Aim =
Restate word for word the lines of the records below, starting at the line that contains "left_door_light_tiles();" and ending at the line that contains "Model this object", with both of those lines included and nothing else.

Data records:
━━━━━━━━━━━━━━━━
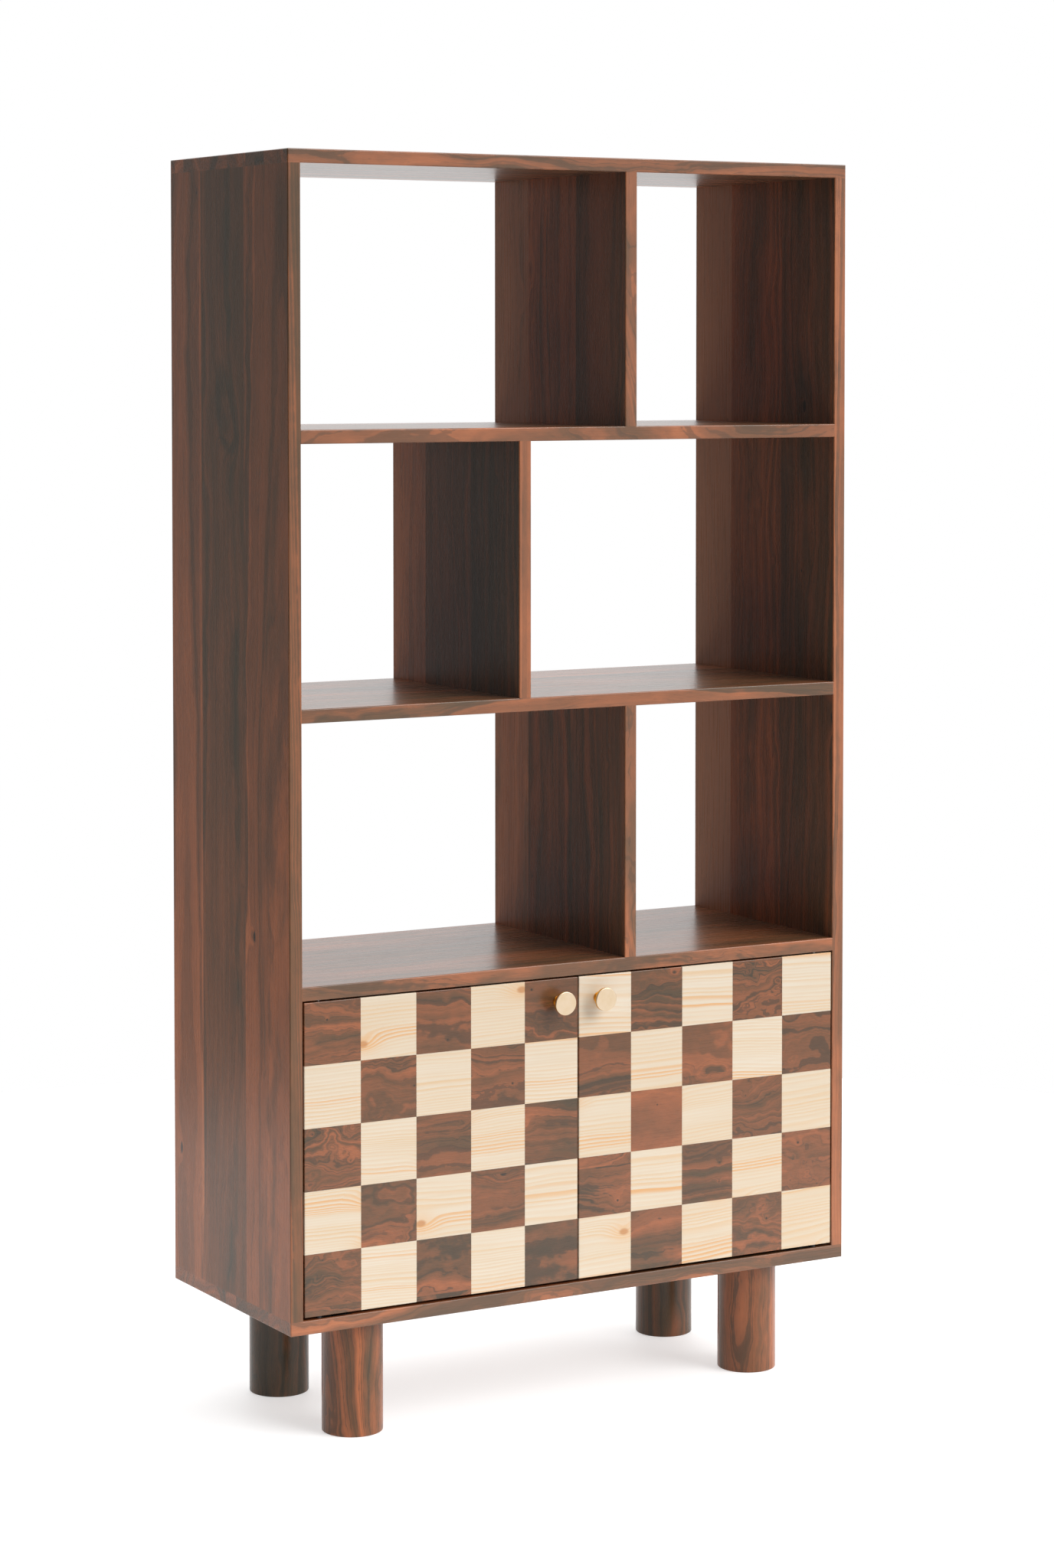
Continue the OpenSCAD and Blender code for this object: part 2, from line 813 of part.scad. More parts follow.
module door_hinge_leaves(side) {
    color(steel) on_side(side) at_door_leaves() hinge_leaf(pin_running_fit);
}

module door_hinge_screws(side) {
    color(steel) on_side(side) at_door_leaves() at_leaf_screws() flat_screw(short_screw_l);
}

// The strike plate's middle on the back of the door, with z pointing out of the plate
module at_strike_plate() {
    translate([door_w + door_side_gap / 2 - catch_from_middle, door_t + strike_t,
        door_h + door_top_gap - magnet_drop]) rotate([-90, 0, 0]) children();
}

module door_strike_plate(side) {
    color(steel) at_door(side) at_strike_plate() difference() {
        translate([-strike_w / 2, -strike_h / 2, -strike_t]) cube([strike_w, strike_h, strike_t]);
        flat_screw_hole(short_screw_l);
    }
}

module door_strike_screw(side) {
    color(steel) at_door(side) at_strike_plate() flat_screw(short_screw_l);
}

module left_door_core() {
    door_core("left");
}

module left_door_dark_tiles() {
    door_tiles("left", 0, dark_wood);
}

module left_door_light_tiles() {
    door_tiles("left", 1, light_wood);
}

module left_door_knob() {
    door_knob("left");
}

module left_door_knob_screw() {
    door_knob_screw("left");
}

module left_door_hinge_leaves() {
    door_hinge_leaves("left");
}

module left_door_hinge_screws() {
    door_hinge_screws("left");
}

module left_door_strike_plate() {
    door_strike_plate("left");
}

module left_door_strike_screw() {
    door_strike_screw("left");
}

module right_door_core() {
    door_core("right");
}

module right_door_dark_tiles() {
    door_tiles("right", 1, dark_wood);
}

module right_door_light_tiles() {
    door_tiles("right", 0, light_wood);
}

module right_door_knob() {
    door_knob("right");
}

module right_door_knob_screw() {
    door_knob_screw("right");
}

module right_door_hinge_leaves() {
    door_hinge_leaves("right");
}

module right_door_hinge_screws() {
    door_hinge_screws("right");
}

module right_door_strike_plate() {
    door_strike_plate("right");
}

module right_door_strike_screw() {
    door_strike_screw("right");
}

top_board();
bottom_board();
left_side_panel();
right_side_panel();
upper_shelf();
middle_shelf();
cabinet_top_shelf();
upper_divider();
middle_divider();
lower_divider();
side_panel_dowels();
shelf_dowels();
divider_dowels();
cabinet_back_panel();
back_panel_screws();
leg_front_left();
leg_front_right();
leg_rear_left();
leg_rear_right();
leg_threaded_inserts();
leg_threaded_rods();
left_carcass_hinge_leaves();
right_carcass_hinge_leaves();
carcass_hinge_screws();
hinge_pins();
hinge_bearing_washers();
catch_housings();
catch_magnets();
catch_screws();
left_door_core();
left_door_dark_tiles();
left_door_light_tiles();
left_door_knob();
left_door_knob_screw();
left_door_hinge_leaves();
left_door_hinge_screws();
left_door_strike_plate();
left_door_strike_screw();
right_door_core();
right_door_dark_tiles();
right_door_light_tiles();
right_door_knob();
right_door_knob_screw();
right_door_hinge_leaves();
right_door_hinge_screws();
right_door_strike_plate();
right_door_strike_screw();
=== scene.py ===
"""Looks of the cube storage unit: dark streaky boards, chequered doors and brass knobs.

Metres, +Z up, the doors face -Y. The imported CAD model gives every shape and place.
"""
import math

import bpy
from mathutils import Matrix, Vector


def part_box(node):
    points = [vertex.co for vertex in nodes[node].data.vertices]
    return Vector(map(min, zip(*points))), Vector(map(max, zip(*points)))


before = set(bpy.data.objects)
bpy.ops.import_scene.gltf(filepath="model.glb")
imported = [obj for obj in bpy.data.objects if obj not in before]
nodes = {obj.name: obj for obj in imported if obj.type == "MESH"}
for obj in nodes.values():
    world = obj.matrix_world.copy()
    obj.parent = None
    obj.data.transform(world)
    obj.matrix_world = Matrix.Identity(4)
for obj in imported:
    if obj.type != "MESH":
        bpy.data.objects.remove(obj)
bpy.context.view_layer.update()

# ---- places worked out from the imported parts ----

LEFT_LOW, LEFT_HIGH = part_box("left_door_core")
RIGHT_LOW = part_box("right_door_core")[0]
TILES_PER_SIDE = 5
TILE_W = (LEFT_HIGH.x - LEFT_LOW.x) / TILES_PER_SIDE
TILE_H = (LEFT_HIGH.z - LEFT_LOW.z) / TILES_PER_SIDE
PANEL_LOW, PANEL_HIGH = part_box("left_side_panel")
FRONT_Y = PANEL_LOW.y
BACK_Y = PANEL_HIGH.y

# each board is glued up from three staves, with a thin strip, the lipping, on its front edge
STAVE_W = 0.128
REAR_STAVE_W = 0.095
GLUE_LINE_Y = BACK_Y - REAR_STAVE_W
LIPPING_T = 0.0018

# a stave wider than any piece, set so that no glue line falls on one
ONE_STAVE = {"Stave": 4.0, "Shift": -2.0}

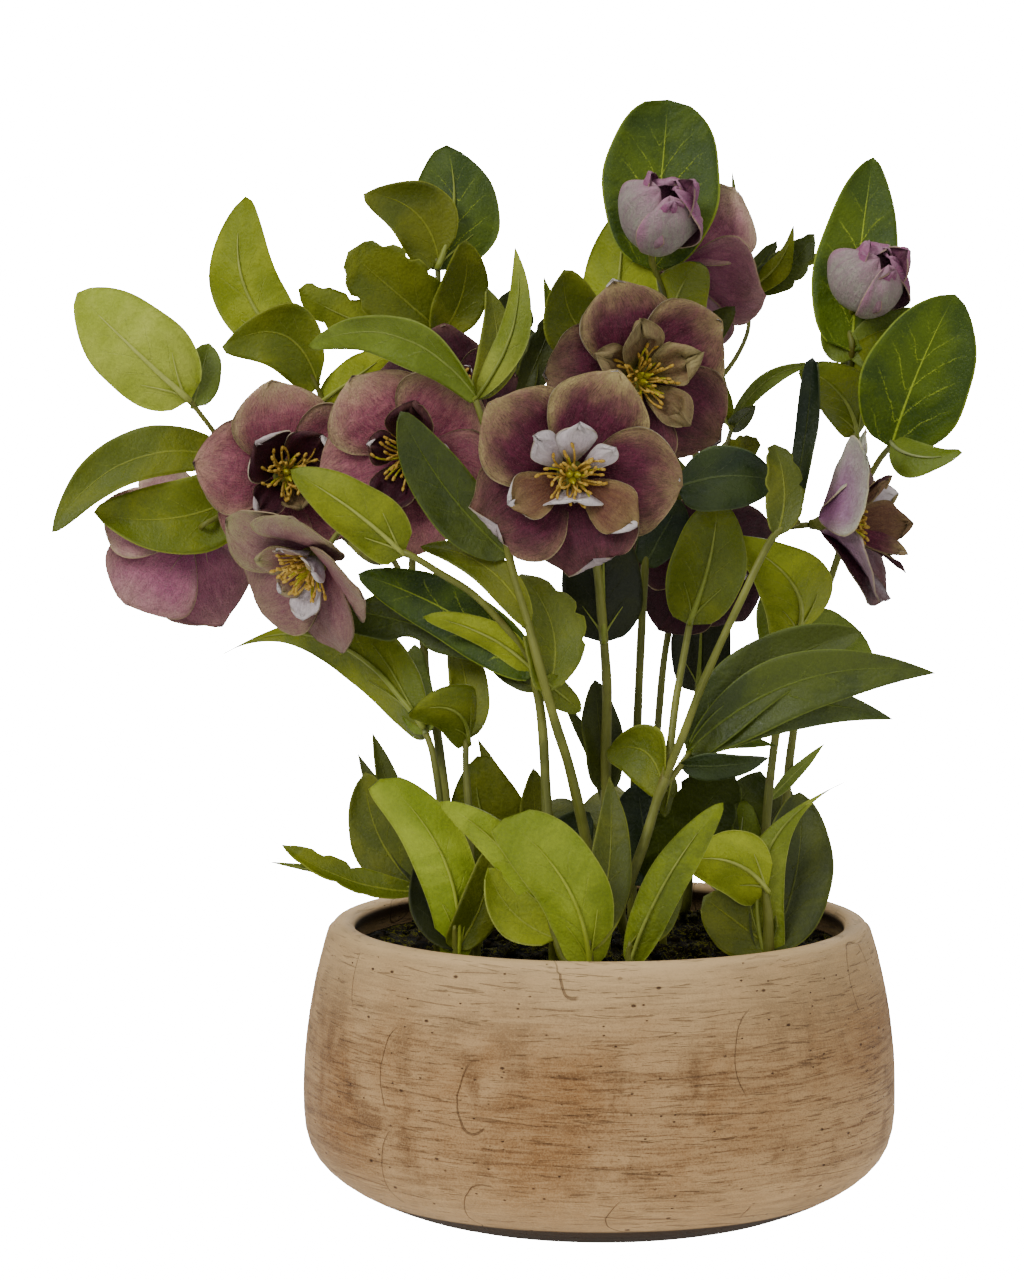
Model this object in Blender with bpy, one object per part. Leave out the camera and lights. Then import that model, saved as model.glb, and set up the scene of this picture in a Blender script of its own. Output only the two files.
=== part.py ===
"""A hellebore in bloom, built together with the low round bowl that it stands in.

The origin is the middle of the bowl's foot, +Z is up and the front of the plant looks along -Y. Places on the
plant are given by the pixel of the reference photograph where they show and their depth in millimetres behind
the bowl's axis. The function seen turns them into metres.
"""

import math
from dataclasses import dataclass

import bmesh
import bpy
from mathutils import Matrix, Vector

MM = 0.001
UP = Vector((0, 0, 1))

# The viewpoint of the photograph
EYE = Vector((-0.0359, -2.0, 0.4442))
AIM = Vector((-0.0359, 0.0, 0.2327))
PIXEL = 0.4075 * MM  # what one pixel spans at the bowl's axis
MIDDLE_X, MIDDLE_Y = 512, 640

# The bowl, in millimetres
POT_HEIGHT = 118
POT_RADIUS = 121.5
POT_WIDEST_AT = 48
FOOT_RADIUS = 77
RIM_OUTER = 110
RIM_INNER = 100
WALL = 10
FLOOR_THICK = 12
POT_SIDES = 28

# The soil, in millimetres
SOIL_TOP = 106
SOIL_LUMP = 2.2
HOLE_DEPTH = 24
GAP = 0.3

# Blades and stalks, in millimetres
SLIM_LEAF = 12
SHORT_LEAF = 62
LEAF_THICK = 0.7
SEPAL_THICK = 0.8
STALK_STEP = 32
SLIM_STALK = 3
FINE_STEP = 2
PROBES = 12  # places tried along each piece of a stalk for what grows there
CLEAR = 5  # how far above the soil a stalk rises straight
SUNK = 1.3  # how far a leaf starts behind its stalk's middle
SCRAP = 3  # the largest loose piece, in cubic millimetres, that fusing may leave behind

# The blooms
ROUNDING = 0.06  # how far a sepal's middle reaches past the corners of its tip
RECEPTACLE = 11  # how far a bloom's back lies behind its middle, in millimetres
SEPALS = 5
SEPAL_START = (3.2, -6.5)  # how far out and how high a sepal begins, from the bloom's middle
SEPAL_WIDE = 1.02  # a sepal's width as a share of its length
INNER_PETALS = 5
PETAL_START = (5.0, -1.6)
PETAL_LONG = 0.48  # an inner petal's length and width as shares of a sepal's length
PETAL_WIDE = 0.38
PETAL_STEEPER = 8  # how much steeper an inner petal rises at its foot and at its tip, in degrees
PETAL_CLOSER = 30
WRAPPED = 4  # the sepals that show round a bud
STAMENS = 6

# Colours
TAN = (0.42, 0.27, 0.16)
EARTH = (0.025, 0.02, 0.012)
LEAF_GREEN = (0.12, 0.17, 0.025)
LIGHT_GREEN = (0.24, 0.30, 0.05)
PLUM = (0.16, 0.045, 0.07)
LILAC = (0.42, 0.28, 0.33)
YELLOW = (0.62, 0.45, 0.08)


@dataclass(frozen=True)
class Outline:
    """How a leaf's width runs along it: where it is widest, how sharp its ends are, how deep its teeth."""

    widest: float
    sharp: float
    teeth: float = 0.0


OVAL = Outline(0.42, 1.1)
BROAD = Outline(0.33, 1.0)
ROUND = Outline(0.5, 0.92)
LANCE = Outline(0.4, 1.6)
STRAP = Outline(0.55, 0.62)
TAPER = Outline(0.21, 2.5)
TOOTHED = Outline(0.52, 0.95, 0.16)
TOOTHED_LANCE = Outline(0.5, 1.5, 0.16)


@dataclass(frozen=True)
class Leaf:
    """A leaf by its foot (pixel), its tip (pixel, pixel, depth) and its form, in millimetres and degrees.

    turn is how far the blade is rolled about its rib: 0 shows the upper face, 180 the underside.
    arch bends the rib towards the upper face, bow bends it sideways and cup lifts the edges.
    """

    foot: tuple
    tip: tuple
    wide: float
    turn: float = 0
    arch: float = 0
    bow: float = 0
    cup: float = 0.15
    form: Outline = OVAL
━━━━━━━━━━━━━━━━
Exercise result =
left_door_light_tiles();
left_door_knob();
left_door_knob_screw();
left_door_hinge_leaves();
left_door_hinge_screws();
left_door_strike_plate();
left_door_strike_screw();
right_door_core();
right_door_dark_tiles();
right_door_light_tiles();
right_door_knob();
right_door_knob_screw();
right_door_hinge_leaves();
right_door_hinge_screws();
right_door_strike_plate();
right_door_strike_screw();
=== scene.py ===
"""Looks of the cube storage unit: dark streaky boards, chequered doors and brass knobs.

Metres, +Z up, the doors face -Y. The imported CAD model gives every shape and place.
"""
import math

import bpy
from mathutils import Matrix, Vector


def part_box(node):
    points = [vertex.co for vertex in nodes[node].data.vertices]
    return Vector(map(min, zip(*points))), Vector(map(max, zip(*points)))


before = set(bpy.data.objects)
bpy.ops.import_scene.gltf(filepath="model.glb")
imported = [obj for obj in bpy.data.objects if obj not in before]
nodes = {obj.name: obj for obj in imported if obj.type == "MESH"}
for obj in nodes.values():
    world = obj.matrix_world.copy()
    obj.parent = None
    obj.data.transform(world)
    obj.matrix_world = Matrix.Identity(4)
for obj in imported:
    if obj.type != "MESH":
        bpy.data.objects.remove(obj)
bpy.context.view_layer.update()

# ---- places worked out from the imported parts ----

LEFT_LOW, LEFT_HIGH = part_box("left_door_core")
RIGHT_LOW = part_box("right_door_core")[0]
TILES_PER_SIDE = 5
TILE_W = (LEFT_HIGH.x - LEFT_LOW.x) / TILES_PER_SIDE
TILE_H = (LEFT_HIGH.z - LEFT_LOW.z) / TILES_PER_SIDE
PANEL_LOW, PANEL_HIGH = part_box("left_side_panel")
FRONT_Y = PANEL_LOW.y
BACK_Y = PANEL_HIGH.y

# each board is glued up from three staves, with a thin strip, the lipping, on its front edge
STAVE_W = 0.128
REAR_STAVE_W = 0.095
GLUE_LINE_Y = BACK_Y - REAR_STAVE_W
LIPPING_T = 0.0018

# a stave wider than any piece, set so that no glue line falls on one
ONE_STAVE = {"Stave": 4.0, "Shift": -2.0}

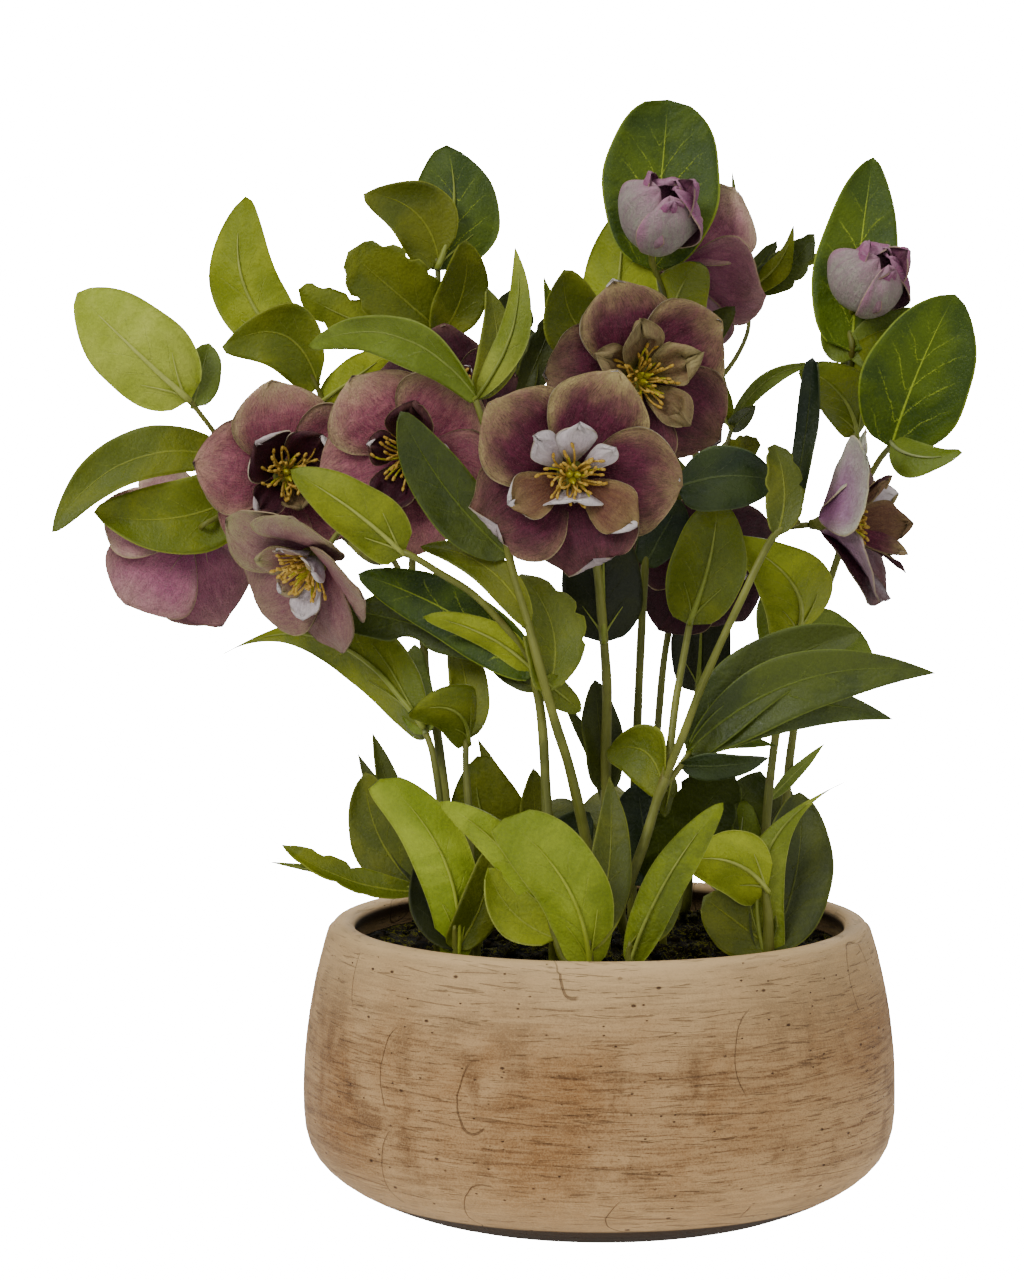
Model this object in Blender with bpy, one object per part. Leave out the camera and lights. Then import that model, saved as model.glb, and set up the scene of this picture in a Blender script of its own. Output only the two files.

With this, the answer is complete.